> _Required work_: Only the lines between the line with "ball_skin();" and the line with "cad_parts[node].hide_render = cad_parts[node].hide_viewport", together with those two lines themselves, are to be copied exactly.

> _Task material_:
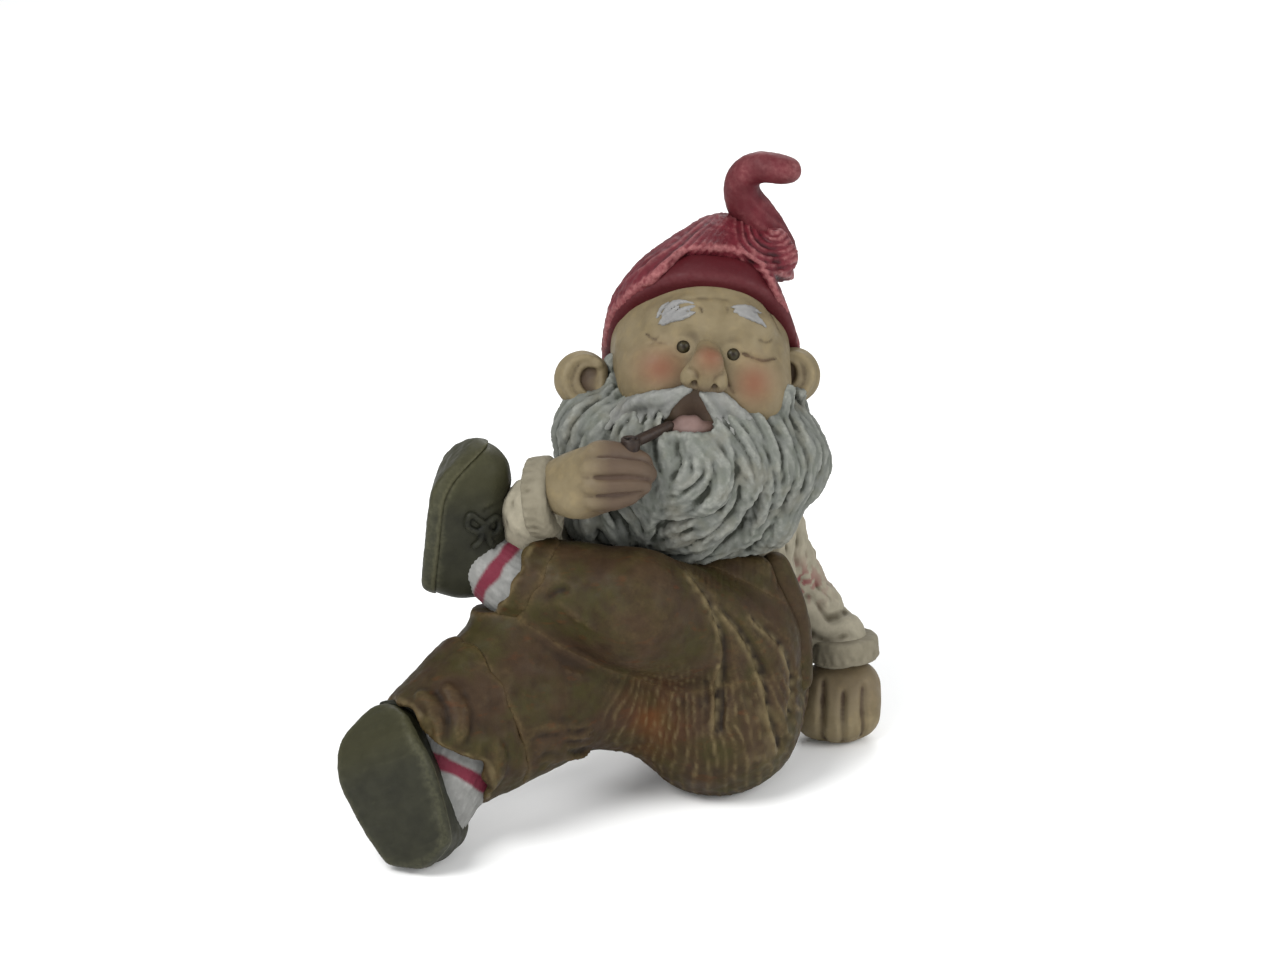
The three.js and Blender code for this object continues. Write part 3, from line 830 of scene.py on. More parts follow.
def sculpt_ear(name, side, out, up):
    rim = [
        (side * (out - 4.0 + 3.8 * math.cos(turn)), 2.2, up - 0.4 + 3.9 * math.sin(turn), 2.05)
        for turn in np.radians(np.arange(-110, 111, 20))
    ]
    root = [(side * (out - 7.0), 3, up + 2, 2.2), (side * (out - 7.0), 3.5, up - 3.2, 2.2)]
    shell = HEAD.balls(rim + root)
    clay = Clay.around(shell, FINE)
    clay.hull(shell)
    # The hollow, the rolled rim round it and the inner fold.
    hollow = HEAD.balls([(side * (out - 4.6), 7.0, up + 0.4, 3.4), (side * (out - 5.4), 7.2, up - 2.2, 3.0)])
    clay.lump(hollow, 0.6, cut=True)
    rim = [
        (side * (out - 7.6), 6.0, up + 3.6),
        (side * (out - 4.4), 5.0, up + 4.4),
        (side * (out - 1.2), 4.6, up + 2.4),
        (side * (out - 0.4), 4.6, up - 1.0),
        (side * (out - 2.2), 5.0, up - 4.6),
        (side * (out - 5.0), 5.4, up - 5.4),
    ]
    clay.line(HEAD.path(rim), 1.8, 0.6, 0.4)
    fold = [
        (side * (out - 6.6), 6.0, up + 1.8),
        (side * (out - 4.0), 5.2, up + 1.4),
        (side * (out - 3.6), 5.2, up - 1.4),
        (side * (out - 5.4), 5.6, up - 3.2),
    ]
    clay.line(HEAD.path(fold), 1.1, 0.6, 0.3)

    # Painted shade in the ear's hollow.
    def ear_hollow_shade(points):
        s, f, u = HEAD.local(points)
        return 0.55 * np.exp(-((s - side * (out - 5.0)) ** 2 + (u - up + 0.4) ** 2) / 2.2**2)

    show(name, clay, SKIN, uneven(0.08, 2.0, 7), second=ear_hollow_shade)


def sculpt_eye(name, sideways, up):
    balls = HEAD.balls([(sideways, 15.2, up, 1.7), (sideways, 16.1, up, 1.55)])
    clay = Clay.around(balls, 0.2, 1)
    clay.lump(balls, 0.2)

    def rim(points):
        s, f, u = HEAD.local(points)
        ring = np.hypot(s - sideways, u - up)
        return 0.55 * band(ring, 0.75, 0.3, 0.5)

    show(name, clay, EYE, tint=rim)


def sculpt_lower_lip(face):
    lip = [(*p, 1.2) for p in sketch(face, [(6.4, 10.2), (10.2, 9.4), (14.0, 10.2)])]
    tongue = [(*(p + 0.5 * LOOK), 1.4) for p in sketch(face, [(8.6, 11.4), (10.8, 11.4), (9.8, 10.2)])]
    bead = [(*p, 0.75) for p in sketch(face, [(15.9, 10.4)])]
    clay = Clay.around(lip + tongue + bead, 0.3)
    clay.stroke([(x, y + 0.8, z, r) for x, y, z, r in lip], 1.0)
    clay.lump(tongue, 0.8)
    clay.lump([(x, y - 1.0, z, r) for x, y, z, r in bead], 0.2)

    def pink(points):
        a, b = seen(points)
        return np.clip(1.5 - np.hypot((a - 9.8) / 2.6, (b - 11.0) / 2.2), 0, 1)

    show("lower_lip", clay, MOUTH, uneven(0.06, 0.9, 4), pink)


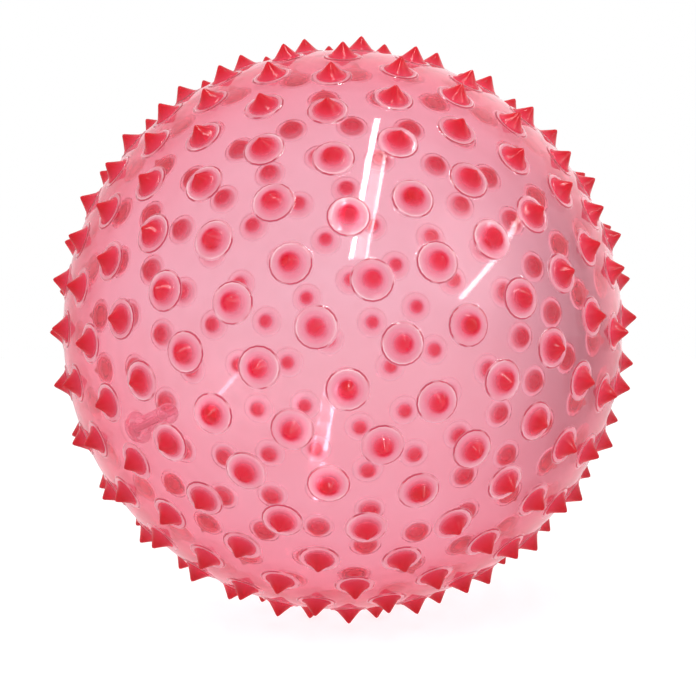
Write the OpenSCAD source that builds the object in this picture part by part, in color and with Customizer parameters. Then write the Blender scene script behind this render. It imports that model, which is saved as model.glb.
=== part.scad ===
// Inflatable sensory ball: a translucent pink skin with round pads, a soft red
// spike moulded on each pad, and a needle valve with its pull-out plug.
// The ball's centre is the origin and +Z points up. The spikes lie in rows
// round a slanting line through the centre, with one spike at the line's upper
// end and the valve at its lower end.

/* [Ball skin] */
// Outside diameter of the skin between its pads
skin_d = 190.5; // [160:0.5:240]
// Thickness of the skin
skin_wall = 1.3; // [0.9:0.1:2.4]

/* [Pads] */
// Diameter of the flat round pad under each spike
pad_d = 12; // [10.5:0.1:13]
// Height of a pad's flat face over the crown of the skin under it
pad_rise = 0.15; // [0.05:0.05:0.6]

/* [Spikes] */
// Diameter of a spike's foot
spike_foot_d = 9.4; // [7:0.1:10]
// Height of the upright edge round a spike's foot
spike_foot_h = 0.3; // [0.1:0.05:0.8]
// Height of a spike over its pad
spike_h = 4.6; // [3:0.1:8]
// Radius of a spike's rounded tip
spike_tip_r = 0.5; // [0.2:0.05:0.9]

/* [Layout] */
// Compass direction of the spike at the upper end of the slanting line
pole_turn = -25.5; // [-180:0.5:180]
// Distance along the skin from the middle of the valve to the last spike row
valve_room = 25.7; // [22:0.1:32]

/* [Valve] */
// Diameter of the flat pad on the skin round the valve
valve_pad_d = 15; // [13.5:0.1:20]
// Height of the valve's flat outer face over the crown of the skin there
valve_rise = 0.2; // [0.05:0.05:0.8]
// Thickness of the skin where the valve goes through it
valve_boss_t = 2.4; // [2:0.1:5]
// Diameter of the valve's neck in the skin
valve_neck_d = 9.6; // [8.4:0.1:11.5]
// Diameter of the flange bonded to the skin's inside
valve_flange_d = 12.6; // [12:0.1:14.5]
// Thickness of that flange
valve_flange_t = 1.6; // [0.8:0.1:3]
// Diameter of the valve's tube
valve_tube_d = 7; // [5.6:0.1:8]
// Diameter of the thick, round inner end of the tube
valve_bulb_d = 8; // [7.2:0.1:10]
// Height of the valve from its outer face to its inner end
valve_len = 21; // [19:0.5:30]
// Diameter of the air hole, which grips the plug
air_hole_d = 3; // [2:0.1:3.6]

/* [Plug] */
// Diameter of the plug's head
plug_head_d = 6.2; // [5:0.1:7.2]
// Thickness of the plug's head, which lies flush with the valve's face
plug_head_t = 1.2; // [0.8:0.1:1.8]
// Length of the plug's stem under its head
plug_stem_l = 15; // [8:0.5:16]

/* [Hidden] */

// Rows of spikes between the pole spike and the valve
spike_rows = 14;
// The ball stands on one spike of this row and on two of the next
stance_row = 9;
// Turn of each row about the line, as a share of its own spacing
row_turn_shares = [0, 0.15, 0, 0.75, 0.85, 0.8, 0.4, 0.35, 0.45, 0, 0.5, 0.6, 0.6, 0.55, 0.45];
// Bond line round the valve's neck
bond_gap = 0.02;
// Gap round the plug's head and under it
head_gap = 0.1;
// Running gap round the plug's stem
stem_gap = 0.04;
// Overrun of every cut
over = 0.5;

skin_r = skin_d / 2;
inner_r = skin_r - skin_wall;
pad_z = skin_r + pad_rise;
pad_root = skin_wall / 2;
valve_z = skin_r + valve_rise;
valve_seat_z = valve_z - valve_boss_t;
row_step = (180 - valve_room / skin_r * 180 / PI) / spike_rows;

// Lean of the slanting line over level: the three spikes of the stance then
// have their tips at one height under the ball's centre
stance_half = 180 / row_count(stance_row + 1);
pole_lean = atan2(
  sin(row_angle(stance_row)) - sin(row_angle(stance_row + 1)) * cos(stance_half),
  cos(row_angle(stance_row)) - cos(row_angle(stance_row + 1))
);

function row_angle(row) = row * row_step;
function row_count(row) = max(1, round(360 * sin(row_angle(row)) / row_step));

module stood() rotate([0, 90 - pole_lean, pole_turn]) children();

// Puts a child, built upwards from a pad's face, on every pad of a row
module on_row(row, height) {
  count = row_count(row);
  for (i = [0 : count - 1])
    rotate([0, 0, (i + row_turn_shares[row]) * 360 / count])
      rotate([0, row_angle(row), 0])
        translate([0, 0, height])
          children();
}

module at_valve(height) rotate([180, 0, 0]) translate([0, 0, height]) children();

module cavity() {
  difference() {
    sphere(r = inner_r, $fn = 240);
    at_valve(valve_seat_z) cylinder(h = valve_boss_t, d = valve_pad_d, $fn = 96);
  }
}

module ball_skin() {
  color([0.95, 0.62, 0.68, 0.7])
    stood()
      difference() {
        union() {
          sphere(r = skin_r, $fn = 240);
          for (row = [0 : spike_rows])
            on_row(row, skin_r - pad_root)
              cylinder(h = pad_root + pad_rise, d = pad_d, $fn = 48);
          at_valve(skin_r - pad_root)
            cylinder(h = pad_root + valve_rise, d = valve_pad_d, $fn = 96);
        }
        cavity();
        at_valve(valve_seat_z - over)
          cylinder(h = valve_boss_t + 2 * over, d = valve_neck_d + 2 * bond_gap, $fn = 64);
      }
}

// Cone from the foot's edge that runs smoothly into the round tip
module spike() {
  foot_r = spike_foot_d / 2;
  tip_z = spike_h - spike_tip_r;
  drop = tip_z - spike_foot_h;
  side = sqrt(foot_r * foot_r + drop * drop);
  touch = acos(spike_tip_r / side) - atan2(drop, foot_r);
  rotate_extrude($fn = 48)
    union() {
      polygon([
        [0, 0],
        [foot_r, 0],
        [foot_r, spike_foot_h],
        [spike_tip_r * cos(touch), tip_z + spike_tip_r * sin(touch)],
        [0, tip_z],
      ]);
      intersection() {
        translate([0, tip_z]) circle(r = spike_tip_r, $fn = 48);
        translate([0, tip_z - spike_tip_r]) square(2 * spike_tip_r);
      }
    }
}

module spikes(row) {
  color([0.86, 0.14, 0.2])
    stood()
      on_row(row, pad_z)
        spike();
}

// Drawn with its outer face at zero height and its inner end below
module valve_shape() {
  bulb_r = valve_bulb_d / 2;
  bulb_z = bulb_r - valve_len;
  flange_z = -valve_boss_t - valve_flange_t;
  difference() {
    union() {
      translate([0, 0, flange_z])
        cylinder(h = -flange_z, d = valve_neck_d, $fn = 64);
      translate([0, 0, flange_z])
        cylinder(h = valve_flange_t, d = valve_flange_d, $fn = 64);
      translate([0, 0, bulb_z])
        cylinder(h = -bulb_z + flange_z, d = valve_tube_d, $fn = 64);
      translate([0, 0, bulb_z])
        sphere(d = valve_bulb_d, $fn = 64);
    }
    translate([0, 0, -plug_head_t - head_gap])
      cylinder(h = plug_head_t + head_gap + over, d = plug_head_d + 2 * head_gap, $fn = 64);
    translate([0, 0, -valve_len - over])
      cylinder(h = valve_len + 2 * over, d = air_hole_d, $fn = 48);
  }
}

module valve_body() {
  color([0.88, 0.5, 0.58])
    stood()
      at_valve(valve_z)
        valve_shape();
}

module valve_plug() {
  stem_r = air_hole_d / 2 - stem_gap;
  color([0.95, 0.93, 0.92])
    stood()
      at_valve(valve_z - plug_head_t) {
        cylinder(h = plug_head_t, d = plug_head_d, $fn = 64);
        translate([0, 0, stem_r - plug_stem_l])
          cylinder(h = plug_stem_l - stem_r, r = stem_r, $fn = 48);
        translate([0, 0, stem_r - plug_stem_l])
          sphere(r = stem_r, $fn = 48);
      }
}

ball_skin();
spikes(0);  // pole_spike
spikes(1);  // spikes_row_01
spikes(2);  // spikes_row_02
spikes(3);  // spikes_row_03
spikes(4);  // spikes_row_04
spikes(5);  // spikes_row_05
spikes(6);  // spikes_row_06
spikes(7);  // spikes_row_07
spikes(8);  // spikes_row_08
spikes(9);  // spikes_row_09
spikes(10);  // spikes_row_10
spikes(11);  // spikes_row_11
spikes(12);  // spikes_row_12
spikes(13);  // spikes_row_13
spikes(14);  // spikes_row_14
valve_body();
valve_plug();
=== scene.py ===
import math

import bpy
from mathutils import Matrix, Vector


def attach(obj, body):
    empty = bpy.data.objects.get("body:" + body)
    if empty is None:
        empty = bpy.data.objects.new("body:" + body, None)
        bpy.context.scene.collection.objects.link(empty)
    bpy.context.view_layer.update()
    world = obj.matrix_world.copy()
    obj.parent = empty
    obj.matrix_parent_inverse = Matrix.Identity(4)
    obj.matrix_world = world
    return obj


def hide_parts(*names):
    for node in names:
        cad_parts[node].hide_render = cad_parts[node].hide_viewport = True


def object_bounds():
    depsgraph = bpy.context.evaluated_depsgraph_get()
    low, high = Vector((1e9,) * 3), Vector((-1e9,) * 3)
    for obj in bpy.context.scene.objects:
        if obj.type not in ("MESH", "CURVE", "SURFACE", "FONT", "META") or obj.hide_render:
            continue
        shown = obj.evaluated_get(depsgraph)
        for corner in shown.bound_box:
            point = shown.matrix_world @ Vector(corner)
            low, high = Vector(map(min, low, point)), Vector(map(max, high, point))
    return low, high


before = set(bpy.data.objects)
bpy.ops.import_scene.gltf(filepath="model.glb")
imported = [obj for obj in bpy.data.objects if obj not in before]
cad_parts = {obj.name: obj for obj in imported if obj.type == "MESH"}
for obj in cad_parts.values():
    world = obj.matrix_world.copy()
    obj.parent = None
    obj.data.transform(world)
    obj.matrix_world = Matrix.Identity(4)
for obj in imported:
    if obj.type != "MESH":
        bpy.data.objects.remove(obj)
cad_low, cad_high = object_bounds()


# Camera: level with the ball's middle and 46 cm away, as in the photograph.
# The ball stands a little left of and above the middle of the picture.
skin_radius = 0.09525
camera_distance = 4.87 * skin_radius
lens_mm, sensor_mm, picture_pixels = 68.95, 36, 696
pixels_right, pixels_down = 5, 17.5

camera_data = bpy.data.cameras.new("camera")
camera_data.sensor_width = sensor_mm
camera_data.lens = lens_mm
camera_data.clip_start = 0.01
camera = bpy.data.objects.new("camera", camera_data)
bpy.context.scene.collection.objects.link(camera)
camera.location = (0, -camera_distance, 0)
lens_pixels = lens_mm / sensor_mm * picture_pixels
view_line = Vector((pixels_right / lens_pixels, 1, -pixels_down / lens_pixels))
camera.rotation_mode = "QUATERNION"
camera.rotation_quaternion = view_line.to_track_quat("-Z", "Y")
bpy.context.scene.camera = camera
bpy.context.scene.view_settings.view_transform = "Standard"
# A line of sight passes up to 24 clear walls: skin, pads and spikes, front and rear.
bpy.context.scene.cycles.transparent_max_bounces = 24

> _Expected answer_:
ball_skin();
spikes(0);  // pole_spike
spikes(1);  // spikes_row_01
spikes(2);  // spikes_row_02
spikes(3);  // spikes_row_03
spikes(4);  // spikes_row_04
spikes(5);  // spikes_row_05
spikes(6);  // spikes_row_06
spikes(7);  // spikes_row_07
spikes(8);  // spikes_row_08
spikes(9);  // spikes_row_09
spikes(10);  // spikes_row_10
spikes(11);  // spikes_row_11
spikes(12);  // spikes_row_12
spikes(13);  // spikes_row_13
spikes(14);  // spikes_row_14
valve_body();
valve_plug();
=== scene.py ===
import math

import bpy
from mathutils import Matrix, Vector


def attach(obj, body):
    empty = bpy.data.objects.get("body:" + body)
    if empty is None:
        empty = bpy.data.objects.new("body:" + body, None)
        bpy.context.scene.collection.objects.link(empty)
    bpy.context.view_layer.update()
    world = obj.matrix_world.copy()
    obj.parent = empty
    obj.matrix_parent_inverse = Matrix.Identity(4)
    obj.matrix_world = world
    return obj


def hide_parts(*names):
    for node in names:
        cad_parts[node].hide_render = cad_parts[node].hide_viewport = True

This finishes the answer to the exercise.